→ **Problem description**
Within the material below, locate the line with "for maker in" and the line with "depsgraph = bpy.context.evaluated_depsgraph_get()", then return those two lines and all lines between them, exactly as written.

→ **Supplied records**
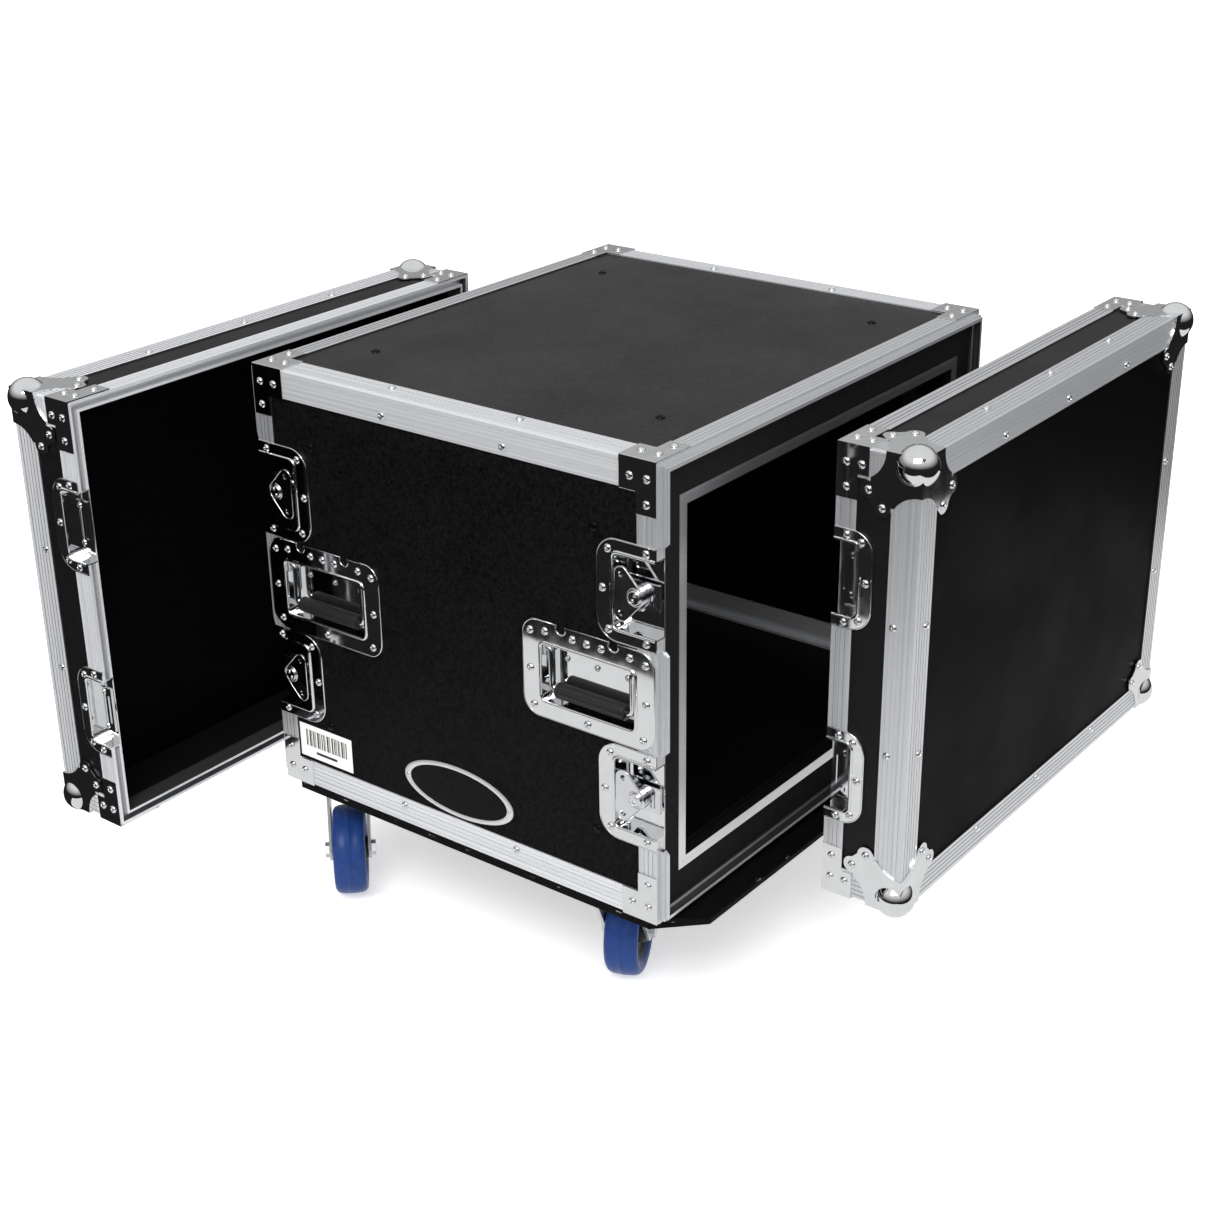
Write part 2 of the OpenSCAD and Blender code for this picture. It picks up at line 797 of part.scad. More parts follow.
module lid_corners(sy) {
    color("#c9cbce") lid_frame(sy)
        for (sx = [-1, 1], sz = [-1, 1]) {
            corner_frame(sx, sz, lid_y) ball_corner();
            corner_frame(sx, sz, hd) mirror([0, 1, 0]) brace(true, brace_short_lid);
        }
}

module lid_keeper_frames() {
    for (sx = [-1, 1], sz = [-1, 1])
        flip_x(sx) translate([hw, hd, mid_z + sz * latch_dz]) children();
}

module keeper_cut() {
    box(-pan_depth - plate, eps, -eps, keeper_pan + plate, -pan_half - plate, pan_half + plate);
}

module keeper() {
    difference() {
        union() {
            plate_x(0, plate) mirror([1, 0]) dish_outline(keeper_len, latch_half - 1);
            plate_x(-skin, skin) intersection() {
                mirror([1, 0]) dish_outline(keeper_len, latch_half - 1);
                translate([rim_leg, -latch_half]) square([keeper_len, 2 * latch_half]);
            }
            box(-pan_depth - plate, 0, 0, keeper_pan + plate, -pan_half - plate, pan_half + plate);
        }
        plate_x(-pan_depth, pan_depth + plate + eps) {
            translate([keeper_pan / 2, 0]) rounded(keeper_pan, 2 * pan_half, 8);
            translate([-pan_clear, -pan_half]) square([keeper_pan / 2 + pan_clear, 2 * pan_half]);
        }
    }
    difference() {
        box(-pan_depth - 0.2, -9.4, 3, 20, -25, 25);
        box(-10.6, -9, 6, 9, -16, 16);
    }
    for (s = [-1, 1]) translate([-10, 14, s * 20]) rotate([0, 90, 0])
        cylinder(h = 2, r1 = 3.6, r2 = 2.2);
}

module lid_keepers(sy) {
    color("#c9cbce") lid_frame(sy) lid_keeper_frames() keeper();
}

// Rivets along the outer edge angles, on one half of the lid
module edge_row(spots) {
    for (z = spots) {
        translate([0, -22, z]) rivet();
        mirror([1, -1, 0]) translate([0, -22, z]) rivet();
    }
}

module lid_rivets(sy) {
    color("#b9bbbe") lid_frame(sy) {
        for (sx = [-1, 1], sz = [-1, 1]) {
            corner_frame(sx, sz, lid_y) {
                ball_rivets();
                mirror([1, 0, -1]) ball_rivets();
                mirror([1, -1, 0]) ball_rivets();
            }
            corner_frame(sx, sz, hd) mirror([0, 1, 0]) {
                brace_rivets(brace_short_lid + 4);
                mirror([1, 0, -1]) brace_rivets(brace_short_lid + 4);
            }
        }
        for (sx = [-1, 1]) corner_frame(sx, 1, lid_y)
            translate([0, 0, -case_h / 2]) edge_row([-67, 67]);
        for (sz = [-1, 1]) translate([0, lid_y, mid_z]) rotate([0, sz * 90, 0])
            translate([case_h / 2, 0, 0]) edge_row([-135, 0, 135]);
        lid_keeper_frames()
            for (p = [[13, 44], [13, -44], [29, 39.5], [29, -39.5], [35, 0]])
                translate([plate, p[0], p[1]]) rivet();
    }
}

// ---------- assembly ----------

top_panel();
bottom_panel();
side_panels();
edge_angles();
rim_frames();
corner_braces();
case_rivets();
panel_screws();
foam_liner();
inner_sleeve();
inner_edging();
rack_rails();
side_bars();
caster_board();
caster_plates();
latch_dishes();
handle_dishes();
nameplate();
lid_panel(-1);  // front_lid_panel
lid_walls(-1);  // front_lid_walls
lid_edge_angles(-1);  // front_lid_edge_angles
lid_rim(-1);  // front_lid_rim
lid_corners(-1);  // front_lid_corners
lid_keepers(-1);  // front_lid_keepers
lid_rivets(-1);  // front_lid_rivets
lid_panel(1);  // rear_lid_panel
lid_walls(1);  // rear_lid_walls
lid_edge_angles(1);  // rear_lid_edge_angles
lid_rim(1);  // rear_lid_rim
lid_corners(1);  // rear_lid_corners
lid_keepers(1);  // rear_lid_keepers
lid_rivets(1);  // rear_lid_rivets
wing(-1, -1, 1);  // wing_left_front_upper
wing(-1, -1, -1);  // wing_left_front_lower
wing(-1, 1, 1);  // wing_left_rear_upper
wing(-1, 1, -1);  // wing_left_rear_lower
wing(1, -1, 1);  // wing_right_front_upper
wing(1, -1, -1);  // wing_right_front_lower
wing(1, 1, 1);  // wing_right_rear_upper
wing(1, 1, -1);  // wing_right_rear_lower
hook(-1, -1, 1);  // hook_left_front_upper
hook(-1, -1, -1);  // hook_left_front_lower
hook(-1, 1, 1);  // hook_left_rear_upper
hook(-1, 1, -1);  // hook_left_rear_lower
hook(1, -1, 1);  // hook_right_front_upper
hook(1, -1, -1);  // hook_right_front_lower
hook(1, 1, 1);  // hook_right_rear_upper
hook(1, 1, -1);  // hook_right_rear_lower
handle(-1, -1);  // handle_left_front
handle(-1, 1);  // handle_left_rear
handle(1, -1);  // handle_right_front
handle(1, 1);  // handle_right_rear
fork(-1, -1);  // fork_left_front
fork(-1, 1);  // fork_left_rear
fork(1, -1);  // fork_right_front
fork(1, 1);  // fork_right_rear
wheel(-1, -1);  // wheel_left_front
wheel(-1, 1);  // wheel_left_rear
wheel(1, -1);  // wheel_right_front
wheel(1, 1);  // wheel_right_rear
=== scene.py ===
import json
import math

import bmesh
import bpy
from mathutils import Matrix, Vector


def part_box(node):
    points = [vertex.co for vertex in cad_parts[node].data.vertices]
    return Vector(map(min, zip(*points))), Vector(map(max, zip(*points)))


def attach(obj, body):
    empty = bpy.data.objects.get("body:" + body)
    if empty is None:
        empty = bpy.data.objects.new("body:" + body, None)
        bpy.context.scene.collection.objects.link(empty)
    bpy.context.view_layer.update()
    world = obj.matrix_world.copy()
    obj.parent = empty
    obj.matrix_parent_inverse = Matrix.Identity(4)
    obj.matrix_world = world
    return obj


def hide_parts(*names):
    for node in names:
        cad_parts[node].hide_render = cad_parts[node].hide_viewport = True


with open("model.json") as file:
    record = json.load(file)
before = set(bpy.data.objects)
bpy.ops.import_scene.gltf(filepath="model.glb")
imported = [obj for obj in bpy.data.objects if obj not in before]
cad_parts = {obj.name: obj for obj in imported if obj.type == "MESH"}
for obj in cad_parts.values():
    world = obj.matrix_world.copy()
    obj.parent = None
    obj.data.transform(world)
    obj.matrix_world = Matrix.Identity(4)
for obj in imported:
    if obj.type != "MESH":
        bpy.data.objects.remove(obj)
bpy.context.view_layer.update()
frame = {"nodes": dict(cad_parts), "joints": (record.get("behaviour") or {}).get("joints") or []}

# Looks of a rack flight case: black laminate, ribbed aluminium, chromed hardware, blue casters.
# Metres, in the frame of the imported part. Most places come from the frame's nodes and joints.
# The rest are the named values below.

MM = 0.001
NODES = frame["nodes"]
JOINTS = {j["name"]: j for j in frame["joints"]}
SIDES = (("left", -1), ("right", 1))
ENDS = (("front", -1), ("rear", 1))
SHELL_LOW, SHELL_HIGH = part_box("edge_angles")
MID_Z = (SHELL_LOW.z + SHELL_HIGH.z) / 2
SIDE_X = SHELL_HIGH.x

# ---------- camera ----------

CAMERA_PLACE = Vector((-1.6049, -1.2106, 1.2067))
CAMERA_TURN = [math.radians(a) for a in (-52.24, 24.22, -0.77)]
LENS = 59.19
SENSOR = 36


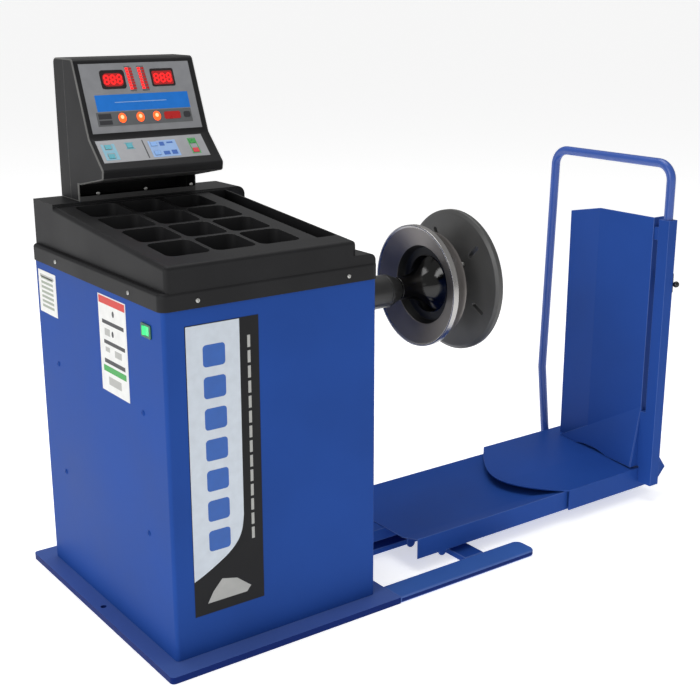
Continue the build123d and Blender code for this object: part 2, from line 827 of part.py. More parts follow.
def air_inlet():
    y = BACK + SHEET
    nut_end = y + 8
    fitting = rod_y((y, nut_end), NIPPLE_R + 4.5, NIPPLE_X, CONNECTION_Z)
    fitting += rod_y((nut_end, nut_end + NIPPLE_LENGTH), NIPPLE_R, NIPPLE_X, CONNECTION_Z)
    return fitting - rod_y((y + 2, nut_end + NIPPLE_LENGTH + 1), NIPPLE_BORE, NIPPLE_X, CONNECTION_Z)


# ---------- lift ----------
def mast_y(inset=0):
    return (LIFT_Y - MAST_HALF_Y + inset, LIFT_Y + MAST_HALF_Y - inset)


def lift_mast():
    web = block((MAST_X[0], MAST_X[0] + 62), mast_y(), (BASE_T, MAST_TOP))
    web -= block((MAST_X[0] + MAST_T, MAST_X[1]), mast_y(MAST_T), (BASE_T, MAST_TOP))
    foot = block(MAST_X, mast_y(), (BASE_T, BASE_T + MAST_T))
    head = block(MAST_X, mast_y(), (MAST_TOP - 20, MAST_TOP))
    return web + foot + head


def guide_rods():
    z = (BASE_T + MAST_T, MAST_TOP - 20)
    return group([rod_z(z, GUIDE_R, ROD_X, LIFT_Y + side * GUIDE_HALF_Y) for side in (-1, 1)])


def cylinder_barrel():
    low = BASE_T + MAST_T
    barrel = rod_z((low, BARREL_TOP), BARREL_R, ROD_X, LIFT_Y)
    barrel -= rod_z((low + 10, BARREL_TOP - GLAND_H), BARREL_BORE, ROD_X, LIFT_Y)
    return barrel - rod_z((low + 20, BARREL_TOP + 1), PISTON_ROD_R + RUN_FIT, ROD_X, LIFT_Y)


def piston_rod():
    low = BASE_T + MAST_T + 12
    rod = rod_z((low, SLIDER_Z[1] - 16), PISTON_ROD_R, ROD_X, LIFT_Y)
    return rod + rod_z((low, low + PISTON_H), PISTON_R, ROD_X, LIFT_Y)


def lift_slider():
    slider = block(SLIDER_PLATE_X, (LIFT_Y - 70, LIFT_Y + 70), SLIDER_Z)
    x = (ROD_X - 18, SLIDER_PLATE_X[0])
    for side in (-1, 1):
        y = sorted((LIFT_Y + side * 30, LIFT_Y + side * 70))
        slider += block(x, y, (SLIDER_Z[0], SLIDER_Z[0] + BLOCK_H))
        slider += block(x, y, (SLIDER_Z[1] - BLOCK_H, SLIDER_Z[1]))
    slider += block(x, (LIFT_Y - 30, LIFT_Y + 30), (SLIDER_Z[1] - 16, SLIDER_Z[1]))
    for side in (-1, 1):
        slider -= rod_z((0, SLIDER_Z[1] + 1), GUIDE_R + RUN_FIT, ROD_X, LIFT_Y + side * GUIDE_HALF_Y)
    return slider


def lift_beam():
    top = FLOOR_Z - LIFT_SHEET
    y = (LIFT_Y - 40, LIFT_Y + 40)
    beam = block((SLIDER_PLATE_X[1], BEAM_END), y, (43, top))
    return beam - block((SLIDER_PLATE_X[1] + 4, BEAM_END + 1), (y[0] + 4, y[1] - 4), (47, top - 4))


def lift_tray():
    """Trough with skirts, and two round-ended lugs welded under its end by the machine."""
    near, far = TRAY_LIFT_Y
    low, high = TRAY_LIFT_Z
    left, right = far - BAND_W, near + BAND_W
    run = [(far, low), (far, high), (left, FLOOR_Z), (right, FLOOR_Z), (near, high), (near, low)]
    tray = side_prism(thickened(run, LIFT_SHEET), TRAY_LIFT_X)
    for x, y in LUGS:
        across = (y, y + LUG_T)
        tray += block(span(x, 2 * LUG_R), across, (LUG_Z, FLOOR_Z)) + rod_y(across, LUG_R, x, LUG_Z)
    return tray


# ---------- carriage ----------
def carriage_deck():
    """Wheel deck with a rounded nose, a crease along it, two skirts and a pointed cheek on the near side."""
    t = CAR_SHEET
    run = [(CAR_NEAR_Y + t / 2, CAR_NEAR_TOP), (CREASE_Y, CAR_TOP), (CAR_FAR_Y, CAR_TOP)]
    deck = side_prism(thickened(run, -t), (NOSE_FRONT_X, CAR_X[1]))
    far_x, near_x = NOSE_FAR_X, CAR_X[0]
    nose = make_face([
        Spline((far_x, CAR_FAR_Y, 0), *[(x, y, 0) for x, y in NOSE], (near_x, CAR_NEAR_Y, 0)),
        Polyline(
            (near_x, CAR_NEAR_Y, 0), (CAR_X[1], CAR_NEAR_Y, 0), (CAR_X[1], CAR_FAR_Y, 0), (far_x, CAR_FAR_Y, 0),
        ),
    ])
    deck &= extrude(nose, amount=200, dir=(0, 0, 1))
    deck += block((far_x, CAR_X[1]), (CAR_FAR_Y - t, CAR_FAR_Y), (CAR_SKIRT_Z, CAR_TOP))
    cheek = [
        (CAR_X[0], CAR_SKIRT_Z), (CAR_X[1], CAR_SKIRT_Z), (CAR_TIP_X, 81), (CAR_X[1] + 10, 120),
        (CAR_X[1] - 20, 120), (CAR_X[1] - 36, CAR_NEAR_TOP), (CAR_X[0], CAR_NEAR_TOP),
    ]
    deck += front_prism(cheek, (CAR_NEAR_Y, CAR_NEAR_Y + t))
    near, far = TRAY_LIFT_Y
    rim = TRAY_LIFT_Z[1] - 1
    low = FLOOR_Z + END_GAP
    under = CAR_TOP - t / 2
    left, right = far - END_INSET, near + END_INSET
    end = [
        (right, rim), (right, CAR_NEAR_TOP - t / 2), (CREASE_Y, under), (left, under), (left, rim),
        (far - BAND_W, low), (near + BAND_W, low),
    ]
    deck += side_prism(end, (CAR_X[1] - t, CAR_X[1]))
    for x in ROLLER_X:
        for y in ROLLER_Y:
            for side in (-1, 1):
                edge = y + side * (ROLLER_W / 2 + 3)
                cheek_z = (FLOOR_Z + 3, CAR_TOP - 3.5)
                deck += block((x - 8, x + 8), (edge - 2, edge + 2), cheek_z)
    for x in ROLLER_X:
        deck -= rod_y((ROLLER_Y[0] - 30, ROLLER_Y[1] + 30), ROLLER_AXLE_R, x, roller_z())
    return deck


def roller_z():
    return FLOOR_Z + ROLLER_R + 0.3


def carriage_axles():
    length = ROLLER_W + 10
    return group([rod_y(span(y, length), ROLLER_AXLE_R, x, roller_z()) for x in ROLLER_X for y in ROLLER_Y])


def rollers(x):
    pair = []
    for y in ROLLER_Y:
        ends = span(y, ROLLER_W)
        wheel = rod_y(ends, ROLLER_R, x, roller_z())
        pair.append(wheel - rod_y((ends[0] - 1, ends[1] + 1), ROLLER_BORE, x, roller_z()))
    return group(pair)


def back_plate():
    t = CAR_SHEET
    run = [
        (BACK_X + BACK_RETURN, BACK_NEAR_Y), (BACK_X, BACK_NEAR_Y), (BACK_X, BACK_FOLD_Y),
        (BACK_X + BACK_FAR_SWEEP, BACK_FAR_Y),
    ]
    plate = plan_prism(thickened(run, -t), (CAR_TOP, BACK_PEAK))
    beyond, above = BACK_FAR_Y + 10, BACK_PEAK + 5
    top = [(BACK_FOLD_Y, BACK_PEAK), (beyond, BACK_FAR_Z - 3), (beyond, above), (BACK_FOLD_Y, above)]
    plate -= side_prism(top, (BACK_X - 20, BACK_X + 60))
    toe = corner_wedge(0) - corner_wedge(t + 1)
    rise = TOE_GAP[2]
    half = (TOE_GAP[1] - TOE_GAP[0]) / 2
    radius = (half * half + rise * rise) / (2 * rise)
    toe -= rod_x((TOE_X - 20, BACK_X), radius, sum(TOE_GAP[:2]) / 2, CAR_TOP + rise - radius)
    return plate + toe


def corner_wedge(shift):
    """Wedge under the sloping toe that carries the back plate's near corner forward onto the deck."""
    far = (BACK_X + shift, TOE_FAR_Y, CAR_TOP)
    top = (BACK_X + shift, BACK_NEAR_Y, TOE_TOP)
    toe = (TOE_X + shift, BACK_NEAR_Y, CAR_TOP)
    corner = (BACK_X + shift, BACK_NEAR_Y, CAR_TOP)
    corners = ((far, top, toe), (far, toe, corner), (far, corner, top), (top, corner, toe))
    return Solid(Shell([Face(Wire.make_polygon(c)) for c in corners]))


def side_post():
    post = block(POST_X, POST_Y, (CAR_SKIRT_Z + 20, POST_TOP))
    w = POST_WALL
    post -= block((POST_X[0] + w, POST_X[1] - w), (POST_Y[0] + w, POST_Y[1] - w), (CAR_SKIRT_Z, POST_TOP - w))
    mid_x = sum(POST_X) / 2
    mid_y = sum(POST_Y) / 2
    return post - rod_z((POST_TOP - 27, POST_TOP + 3), HANDLE_R, mid_x, mid_y) + post_webs()


def post_webs():
    """Webs that tie the post and the back plate to the deck's near edge."""
    t = CAR_SHEET
    web_y = (BACK_NEAR_Y - t, BACK_NEAR_Y)
    outline = [(TOE_X, CAR_TOP), (BACK_X, TOE_TOP), (WEB_END_X, WEB_END_Z), (WEB_END_X, CAR_TOP)]
    web = front_prism(outline, web_y)
    low = block(POST_X, (POST_Y[1], web_y[0]), (CAR_TOP, TOE_TOP - 12))
    tie = block(POST_X, (POST_Y[1], CAR_NEAR_Y), (CAR_SKIRT_Z + 20, CAR_TOP))
    link = block((BACK_X + t, POST_X[1]), (POST_Y[1], BACK_NEAR_Y), LINK_Z)
    return web + low + tie + link


def push_handle():
    x = sum(POST_X) / 2
    near_y = sum(POST_Y) / 2
    high = HANDLE_TOP - HANDLE_R
    points = [
        (x, near_y, HANDLE_START_Z), (x, near_y, high), (x, HANDLE_FAR_Y, high), (x, *HANDLE_KNEE),
        (x, *HANDLE_FOOT),
    ]
    route = FilletPolyline(*points, radius=HANDLE_BEND)
    section = Plane(origin=points[0], z_dir=(0, 0, 1)) * (Circle(HANDLE_R) - Circle(HANDLE_R - HANDLE_WALL))
    return sweep(section, path=route)


def valve_box():
    width, height = VALVE_SIZE
    body = block((POST_X[1], POST_X[1] + width), VALVE_Y, span(LEVER_Z, height))
    slot_y = (VALVE_Y[0] - 1, VALVE_Y[0] + VALVE_SLOT_DEPTH)
    return body - block(span(LEVER_X, VALVE_SLOT[0]), slot_y, span(LEVER_Z, VALVE_SLOT[1]))


def valve_lever():
    stem = rod_y((KNOB_Y, LEVER_PIVOT_Y), LEVER_R, LEVER_X, LEVER_Z)
    stem += rod_x(span(LEVER_X, VALVE_SLOT[0] - 1), LEVER_R + 1.5, LEVER_PIVOT_Y, LEVER_Z)
    return stem + Pos(LEVER_X, KNOB_Y, LEVER_Z) * Sphere(KNOB_R)


# ---------- write ----------
def save(name, shape):
    export_step(shape, f"parts/{name}.step")


MAKERS = (
    base_plate, outrigger_bar, lift_base, cabinet_shell, rear_panel, panel_screws, front_trim, side_plates,
    switch_bezel, power_rocker, top_cover, weight_tray, cover_screws, head_shell, head_back, display_panel,
    keypad_plate, display_board, spindle_housing, spindle_nose, spindle_bearings, spindle_shaft, wheel_flange,
    pressure_plate, plate_bolts, quick_nut, nut_arms, inner_frame, force_sensors, driven_pulley, encoder_disc,
    motor, motor_pulley, drive_belt, power_board, power_inlet, air_inlet, lift_mast, guide_rods, cylinder_barrel,
    piston_rod, lift_slider, lift_beam, lift_tray, carriage_deck, carriage_axles, back_plate,
    side_post, push_handle, valve_box, valve_lever,
)

os.makedirs("parts", exist_ok=True)
for maker in MAKERS:
    save(maker.__name__, maker())
save("front_rollers", rollers(ROLLER_X[0]))
save("rear_rollers", rollers(ROLLER_X[1]))
for key_name, key_place in key_places().items():
    save(key_name, keypad_key(key_place))
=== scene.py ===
import json
import math

import bmesh
import bpy
from mathutils import Matrix, Vector


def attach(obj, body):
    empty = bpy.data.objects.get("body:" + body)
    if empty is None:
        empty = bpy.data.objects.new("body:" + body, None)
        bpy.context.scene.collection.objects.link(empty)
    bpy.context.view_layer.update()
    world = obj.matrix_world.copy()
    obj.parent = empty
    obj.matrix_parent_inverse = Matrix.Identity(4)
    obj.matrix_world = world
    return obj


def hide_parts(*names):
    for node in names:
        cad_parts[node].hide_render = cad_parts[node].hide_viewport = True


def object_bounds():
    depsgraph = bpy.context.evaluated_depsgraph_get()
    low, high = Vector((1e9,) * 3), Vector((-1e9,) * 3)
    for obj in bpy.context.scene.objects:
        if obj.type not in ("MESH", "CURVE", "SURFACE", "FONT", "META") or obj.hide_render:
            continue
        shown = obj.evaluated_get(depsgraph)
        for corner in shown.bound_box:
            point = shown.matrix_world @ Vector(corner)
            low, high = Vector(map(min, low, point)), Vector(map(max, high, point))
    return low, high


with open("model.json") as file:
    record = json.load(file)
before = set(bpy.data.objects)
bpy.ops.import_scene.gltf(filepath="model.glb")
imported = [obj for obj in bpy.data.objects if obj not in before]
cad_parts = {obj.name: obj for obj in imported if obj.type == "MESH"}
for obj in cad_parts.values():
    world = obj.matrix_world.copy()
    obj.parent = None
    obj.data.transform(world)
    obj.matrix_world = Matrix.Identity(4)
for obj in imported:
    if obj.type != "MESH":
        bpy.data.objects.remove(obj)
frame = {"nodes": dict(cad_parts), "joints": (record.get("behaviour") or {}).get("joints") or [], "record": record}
cad_low, cad_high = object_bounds()
nodes = frame["nodes"]
MM = 0.001
SHARP = math.radians(32)
FLOOR_REACH = 2000
FLOOR_GAP = 0.0005


# ---------- places taken from the frame ----------
def joint(name):
    return next(j for j in frame["joints"] if j["name"] == name)


SPINDLE = Vector(joint("spindle_spin")["pos_m"])
BODY_OF = {n: b for b, names in frame["record"]["behaviour"]["bodies"].items() for n in names}


# ---------- camera, lights and floor ----------
def make_camera():
    data = bpy.data.cameras.new("camera")
    camera = bpy.data.objects.new("camera", data)
    bpy.context.scene.collection.objects.link(camera)
    camera.location = (-1.5078, -2.7430, 1.5776)
    camera.rotation_euler = (math.radians(73.81), 0, math.radians(-36.05))
    data.sensor_width = 36
    data.lens = 62.2
    data.clip_end = 5000
    bpy.context.scene.camera = camera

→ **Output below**
for maker in MAKERS:
    save(maker.__name__, maker())
save("front_rollers", rollers(ROLLER_X[0]))
save("rear_rollers", rollers(ROLLER_X[1]))
for key_name, key_place in key_places().items():
    save(key_name, keypad_key(key_place))
=== scene.py ===
import json
import math

import bmesh
import bpy
from mathutils import Matrix, Vector


def attach(obj, body):
    empty = bpy.data.objects.get("body:" + body)
    if empty is None:
        empty = bpy.data.objects.new("body:" + body, None)
        bpy.context.scene.collection.objects.link(empty)
    bpy.context.view_layer.update()
    world = obj.matrix_world.copy()
    obj.parent = empty
    obj.matrix_parent_inverse = Matrix.Identity(4)
    obj.matrix_world = world
    return obj


def hide_parts(*names):
    for node in names:
        cad_parts[node].hide_render = cad_parts[node].hide_viewport = True


def object_bounds():
    depsgraph = bpy.context.evaluated_depsgraph_get()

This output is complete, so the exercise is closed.